§ **Supplied information**:
Start

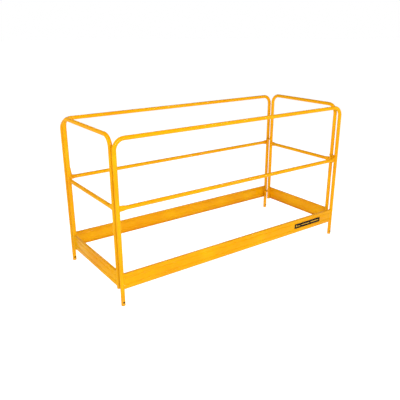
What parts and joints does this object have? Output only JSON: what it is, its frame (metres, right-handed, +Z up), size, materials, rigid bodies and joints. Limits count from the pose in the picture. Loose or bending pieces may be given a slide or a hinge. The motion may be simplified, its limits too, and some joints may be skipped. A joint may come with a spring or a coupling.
{
  "type": "scaffold guardrail set",
  "caption": "Drop-on guardrail set for a baker scaffold: long side panels with legs, end panels between them, mid rails and toe boards.",
  "frame": {"origin": "midway between the four legs, level with their lower ends", "axes": "+X along the length towards the right end panel, -Y out of the labelled front panel, +Z up"},
  "size_m": [1.8554, 0.7754, 1.0302],
  "materials": {
    "powder_coat": "gloss yellow powder coat with light orange peel on steel tube and sheet",
    "label_film": "black printed film with plain yellow bars"
  },
  "bodies": {
    "side_panels": {"back_hoop": "powder_coat", "back_left_lower_sleeve": "powder_coat", "back_left_upper_sleeve": "powder_coat", "back_mid_rail": "powder_coat", "back_right_lower_sleeve": "powder_coat", "back_right_upper_sleeve": "powder_coat", "back_toe_board": "powder_coat", "front_hoop": "powder_coat", "front_label": "label_film", "front_left_lower_sleeve": "powder_coat", "front_left_upper_sleeve": "powder_coat", "front_mid_rail": "powder_coat", "front_right_lower_sleeve": "powder_coat", "front_right_upper_sleeve": "powder_coat", "front_toe_board": "powder_coat"},
    "left_end": {"left_back_lower_hook": "powder_coat", "left_back_upper_hook": "powder_coat", "left_front_lower_hook": "powder_coat", "left_front_upper_hook": "powder_coat", "left_hoop": "powder_coat", "left_mid_rail": "powder_coat", "left_toe_board": "powder_coat"},
    "right_end": {"right_back_lower_hook": "powder_coat", "right_back_upper_hook": "powder_coat", "right_front_lower_hook": "powder_coat", "right_front_upper_hook": "powder_coat", "right_hoop": "powder_coat", "right_mid_rail": "powder_coat", "right_toe_board": "powder_coat"}
  },
  "joints": [
    {"name": "left_end_lift", "type": "slide", "parent": "side_panels", "child": "left_end", "axis": [0, 0, 1], "range_m": [0, 0.1]},
    {"name": "right_end_lift", "type": "slide", "parent": "side_panels", "child": "right_end", "axis": [0, 0, 1], "range_m": [0, 0.1]}
  ]
}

End

Recopy all the lines exactly as they appear.

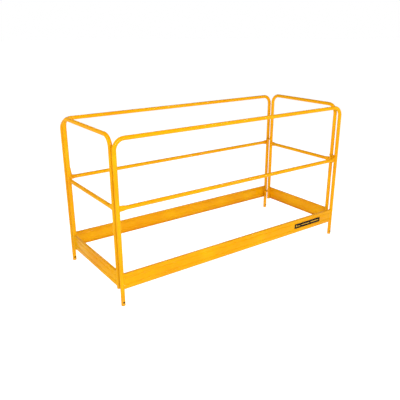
What parts and joints does this object have? Output only JSON: what it is, its frame (metres, right-handed, +Z up), size, materials, rigid bodies and joints. Limits count from the pose in the picture. Loose or bending pieces may be given a slide or a hinge. The motion may be simplified, its limits too, and some joints may be skipped. A joint may come with a spring or a coupling.
{
  "type": "scaffold guardrail set",
  "caption": "Drop-on guardrail set for a baker scaffold: long side panels with legs, end panels between them, mid rails and toe boards.",
  "frame": {"origin": "midway between the four legs, level with their lower ends", "axes": "+X along the length towards the right end panel, -Y out of the labelled front panel, +Z up"},
  "size_m": [1.8554, 0.7754, 1.0302],
  "materials": {
    "powder_coat": "gloss yellow powder coat with light orange peel on steel tube and sheet",
    "label_film": "black printed film with plain yellow bars"
  },
  "bodies": {
    "side_panels": {"back_hoop": "powder_coat", "back_left_lower_sleeve": "powder_coat", "back_left_upper_sleeve": "powder_coat", "back_mid_rail": "powder_coat", "back_right_lower_sleeve": "powder_coat", "back_right_upper_sleeve": "powder_coat", "back_toe_board": "powder_coat", "front_hoop": "powder_coat", "front_label": "label_film", "front_left_lower_sleeve": "powder_coat", "front_left_upper_sleeve": "powder_coat", "front_mid_rail": "powder_coat", "front_right_lower_sleeve": "powder_coat", "front_right_upper_sleeve": "powder_coat", "front_toe_board": "powder_coat"},
    "left_end": {"left_back_lower_hook": "powder_coat", "left_back_upper_hook": "powder_coat", "left_front_lower_hook": "powder_coat", "left_front_upper_hook": "powder_coat", "left_hoop": "powder_coat", "left_mid_rail": "powder_coat", "left_toe_board": "powder_coat"},
    "right_end": {"right_back_lower_hook": "powder_coat", "right_back_upper_hook": "powder_coat", "right_front_lower_hook": "powder_coat", "right_front_upper_hook": "powder_coat", "right_hoop": "powder_coat", "right_mid_rail": "powder_coat", "right_toe_board": "powder_coat"}
  },
  "joints": [
    {"name": "left_end_lift", "type": "slide", "parent": "side_panels", "child": "left_end", "axis": [0, 0, 1], "range_m": [0, 0.1]},
    {"name": "right_end_lift", "type": "slide", "parent": "side_panels", "child": "right_end", "axis": [0, 0, 1], "range_m": [0, 0.1]}
  ]
}